Shakespeare’s heyday in the late 16th and early 17th centuries had long been a source of inspiration for Westwood, and the designer performed her speech for Letters to the Earth, a global environmental campaign, at the theater in 2021.

The collection’s shoot, and accompanying short film, embraced Shakespeare’s gender-fluid characters and use of impersonation and disguise to move his plots along.

“Everybody is who they want to be,” the brand said of the spring images and film.

There was nothing costume-y about it.

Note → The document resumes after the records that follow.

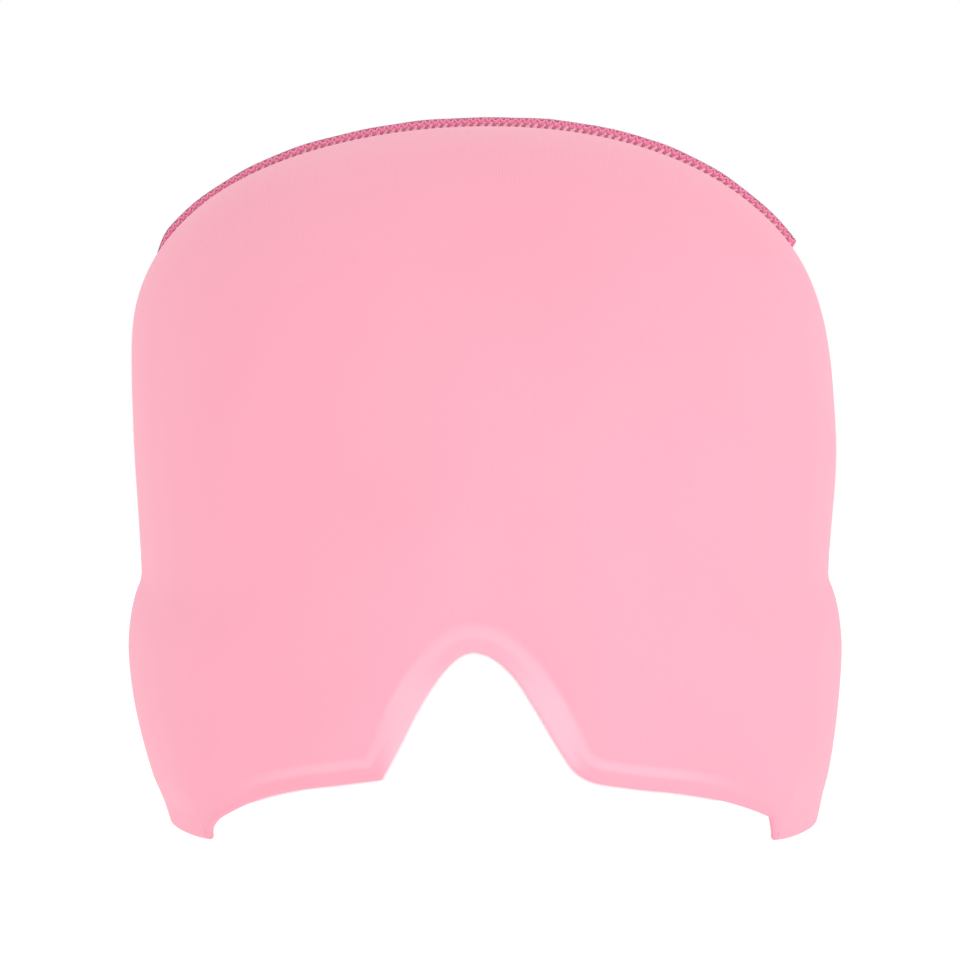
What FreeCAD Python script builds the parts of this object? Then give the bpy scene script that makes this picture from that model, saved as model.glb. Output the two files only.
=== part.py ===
"""Cooling eye pillow cap: a padded, hood-shaped gel pillow for the eyes and the whole head.

Frame, in millimetres: +Z up, the wearer faces -Y, the origin is on the floor under the middle of the
cap, and the rim under the ears stands on the plane z = 0.

A front half and a back half meet in the plane y = 0. Each half is a stack of four kinds of layer, from
the outside in: stretch cover cloth, a welded film pouch with a gel core, and lining cloth. Every layer
follows the same head form, made smaller by the layer's depth. The halves are joined by two hidden side
seams and by an overlocked seam that stands up as a ridge across the crown. The front half's lower edge
rises over the cheeks and is cut out for the nose. The back half's lower edge arches up over the nape.
"""

import FreeCAD, Part
import math
import os

import Sketcher
from FreeCAD import Placement, Rotation, Vector

PARTS_FOLDER = "parts"
CLOTH_DEGREE = 3
COLUMNS = 28
CROWN_ROWS = 12
WALL_ROWS = 14
FRONT = -1
BACK = 1

# how a sketch names the ends and centre of a curve, its origin and its upright axis
START, END, CENTRE = 1, 2, 3
ORIGIN = (-1, 1)
UPRIGHT = -2

# alias: (value, what it is); lengths in millimetres
SIZES = {
    "temple_half_width": (84.2, "half width at the temples"),
    "temple_height": (94.2, "height where the crown starts to close"),
    "waist_half_width": (82.5, "half width in the crease above the ears"),
    "waist_height": (57.0, "height of that crease"),
    "lobe_half_width": (86.0, "half width over the ears, the widest place"),
    "lobe_height": (43.0, "height of the widest place"),
    "rim_half_width": (77.5, "half width at the rim"),
    "crown_height": (165.8, "height of the cloth at the top of the crown"),
    "crown_power": (3.2, "squareness of the crown seen from the front"),
    "seam_half_width": (76.6, "half width where the crown seam ends"),
    "side_seam_top": (132.0, "height where the hidden side seams start"),
    "brow_depth": (102.0, "depth of the front half at the brow"),
    "brow_height": (70.0, "height of the brow"),
    "front_rim_depth": (93.0, "depth of the front half at the rim"),
    "nape_depth": (91.0, "depth of the back half at the rim"),
    "occiput_depth": (102.0, "depth of the back half at its fullest"),
    "occiput_height": (80.0, "height of the fullest place at the back"),
    "profile_power": (2.4, "squareness of the crown seen from the side"),
    "section_power": (2.15, "squareness of a level section"),
    "cover_cloth": (0.8, "thickness of the cover cloth"),
    "film": (0.25, "thickness of the pouch film"),
    "gel": (5.4, "thickness of the gel core"),
    "lining_cloth": (0.8, "thickness of the lining cloth"),
    "gel_margin": (7.0, "from an edge or seam to the gel"),
    "film_margin": (4.0, "from an edge or seam to the film"),
    "step_half_width": (61.8, "where the front edge drops to the rim"),
    "step_height": (4.6, "height of that drop"),
    "edge_radius": (110.0, "radius of the lower edge under each eye"),
    "notch_half_width": (20.8, "half width of the nose notch at its foot"),
    "notch_foot": (15.8, "height of the foot of the notch"),
    "notch_top": (43.5, "height of the top of the notch"),
    "notch_radius": (7.0, "radius of the top of the notch"),
    "arch_height": (40.0, "height of the arch over the nape"),
    "arch_radius": (60.0, "radius of the top of that arch"),
    "arch_foot_radius": (50.0, "radius where the arch runs out into the rim"),
    "arch_foot_dip": (3.0, "how far the arch's foot would reach below the rim"),
    "ridge_height": (2.1, "height of the seam allowance above the crown"),
    "looper": (0.5, "thickness of the looper threads on the ridge"),
    "needle_thread": (0.5, "thickness of the needle thread"),
    "seam_thread": (0.5, "thickness of the hidden seam threads"),
    "rim_stitch": (2.5, "height of the hidden rim stitching above the edge"),
    "clearance": (30.0, "how far a cutter stands clear of the cap"),
}


def make_sheet(doc):
    """Writes the driving dimensions, one row each: what it is, then its value under its alias."""
    sheet = doc.addObject("Spreadsheet::Sheet", "sizes")
    for row, (alias, (value, meaning)) in enumerate(SIZES.items(), start=1):
        sheet.set(f"A{row}", meaning)
        sheet.set(f"B{row}", str(value))
        sheet.setAlias(f"B{row}", alias)
    doc.recompute()
    return sheet


doc = FreeCAD.newDocument("eye_pillow_cap")
sheet = make_sheet(doc)


def size(alias):
    """The value of one driving dimension, read from the sheet."""
    return float(sheet.get(alias))


# ---------------------------------------------------------------- the head form


def ease(start, end, share):
    """From start to end with a level tangent at both ends."""
    return start + (end - start) * (1 - math.cos(math.pi * share)) / 2


def half_width(height):
    """Half width of the form at a height, from the rim to the top of the crown."""
    lobe, waist, temple = (size(k + "_height") for k in ("lobe", "waist", "temple"))
    lobe_w, waist_w, temple_w = (size(k + "_half_width") for k in ("lobe", "waist", "temple"))
    if height < lobe:
        rim_w = size("rim_half_width")
        return rim_w + (lobe_w - rim_w) * math.sin(math.pi / 2 * height / lobe)
    if height < waist:
        return ease(lobe_w, waist_w, (height - lobe) / (waist - lobe))
    if height < temple:
        return ease(waist_w, temple_w, (height - waist) / (temple - waist))
    rise = min((height - temple) / (size("crown_height") - temple), 1.0)
    return temple_w * math.sqrt(max(1 - rise ** size("crown_power"), 0.0))


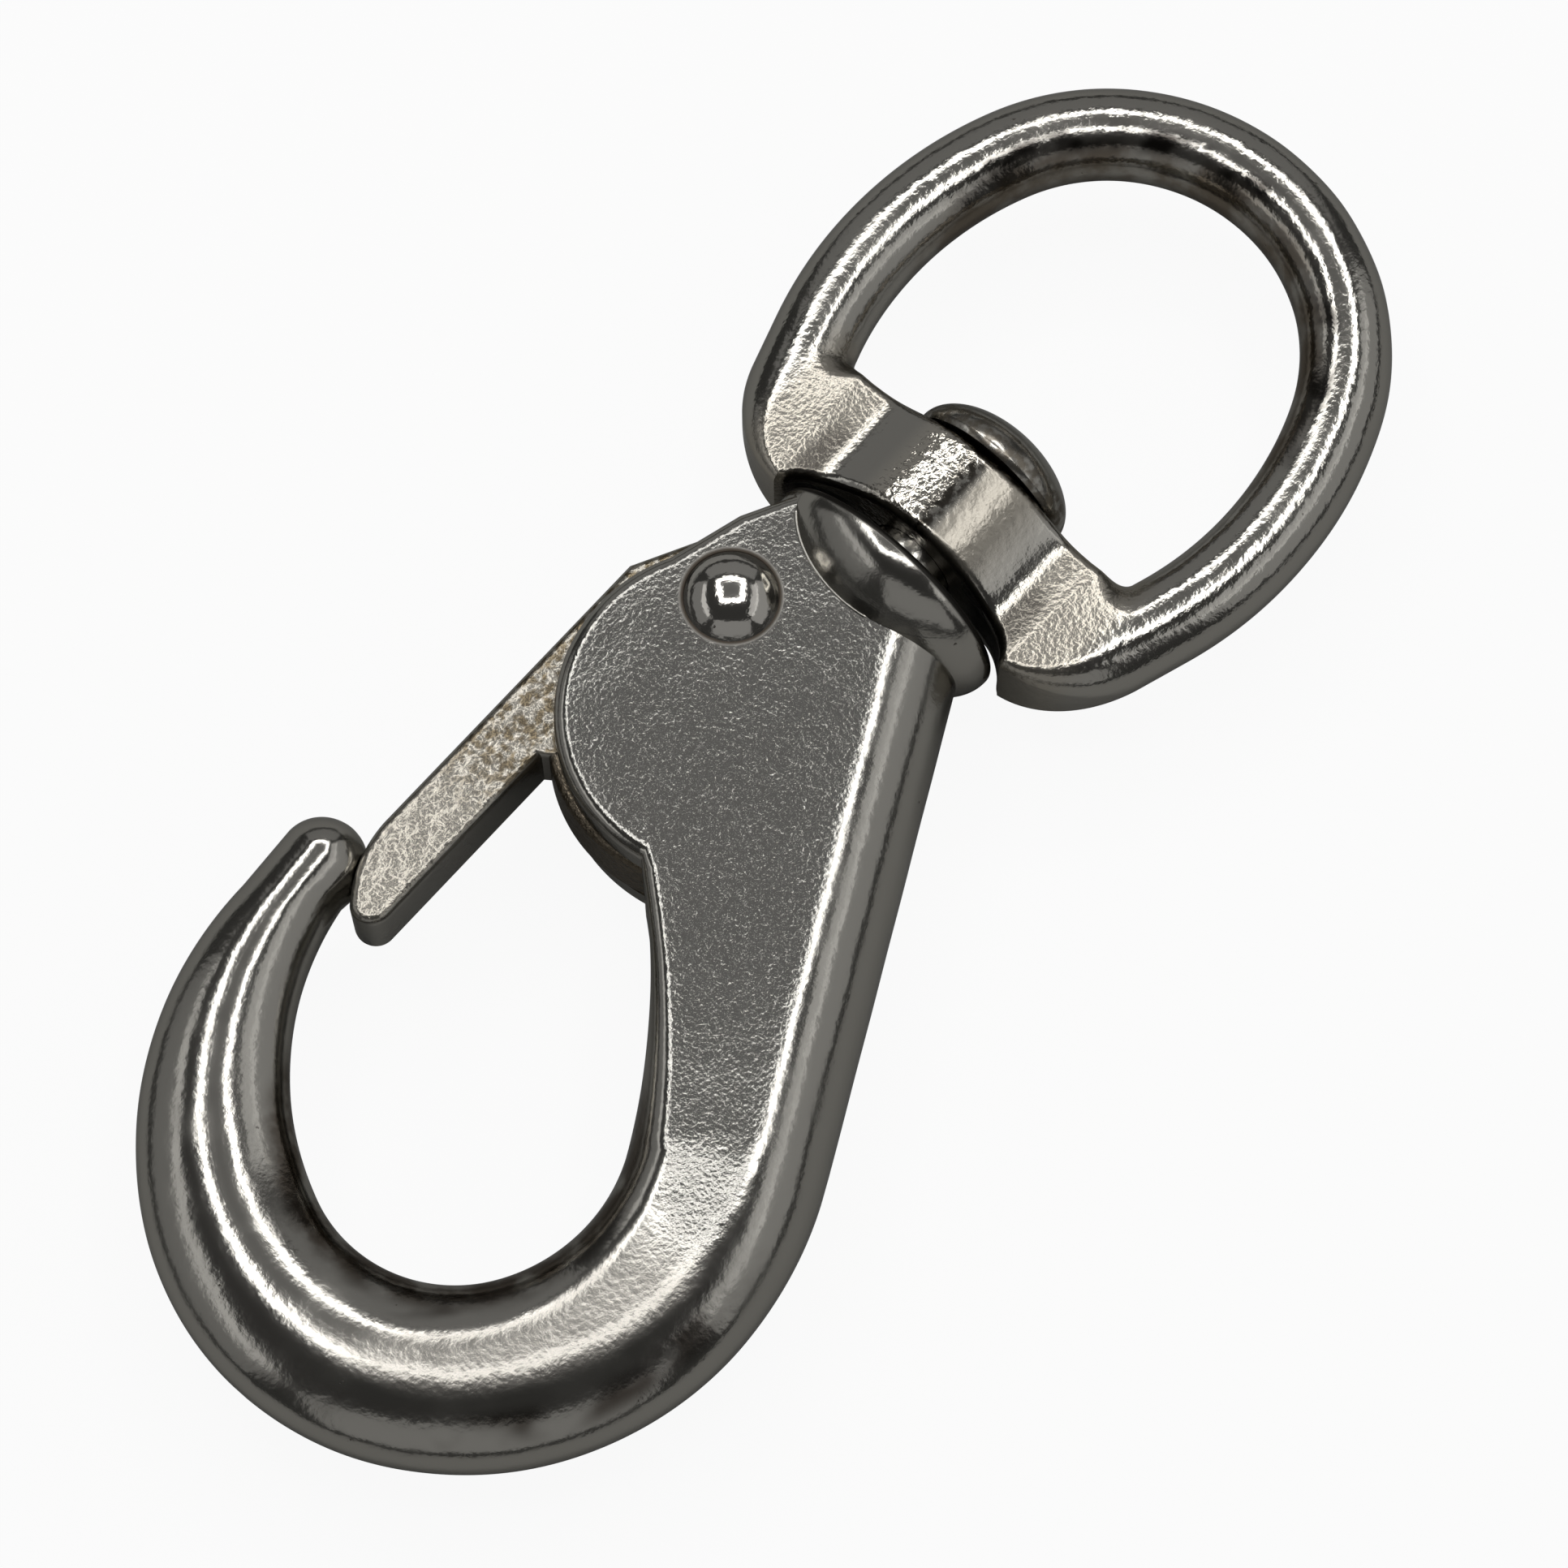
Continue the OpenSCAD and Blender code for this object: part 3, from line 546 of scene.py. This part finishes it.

Instead, this was a lineup of dramatic, wearable clothes in a muted color palette that took its cues from the paintings of Francois Boucher, another of Westwood’s favorite creators.

The team, which continues to be overseen by Andreas Kronthaler, Westwood’s widower and the designer of the mainline collection that shows in Paris, set out to show how age and time can enrich clothing.

There were curvy denim jackets and vests with frayed edges and tapestry linings; languid hemp-blend knits covered in faded vegetable dyes; jackets with built-in wrinkles on the pocket flaps and lapels, and saucy, off-the-shoulder dresses made from men’s shirt fabrics.

The team also looked back in time, and mined the vast Westwood archives. They came up with sparkly, knitted skirt combos with an old Hollywood — and disco — vibe, and cast bits of Boucher’s “Kiss of Hercules and Omphale,” onto diaphanous dresses and stretchy tops, all with the unmistakable Westwood stamp.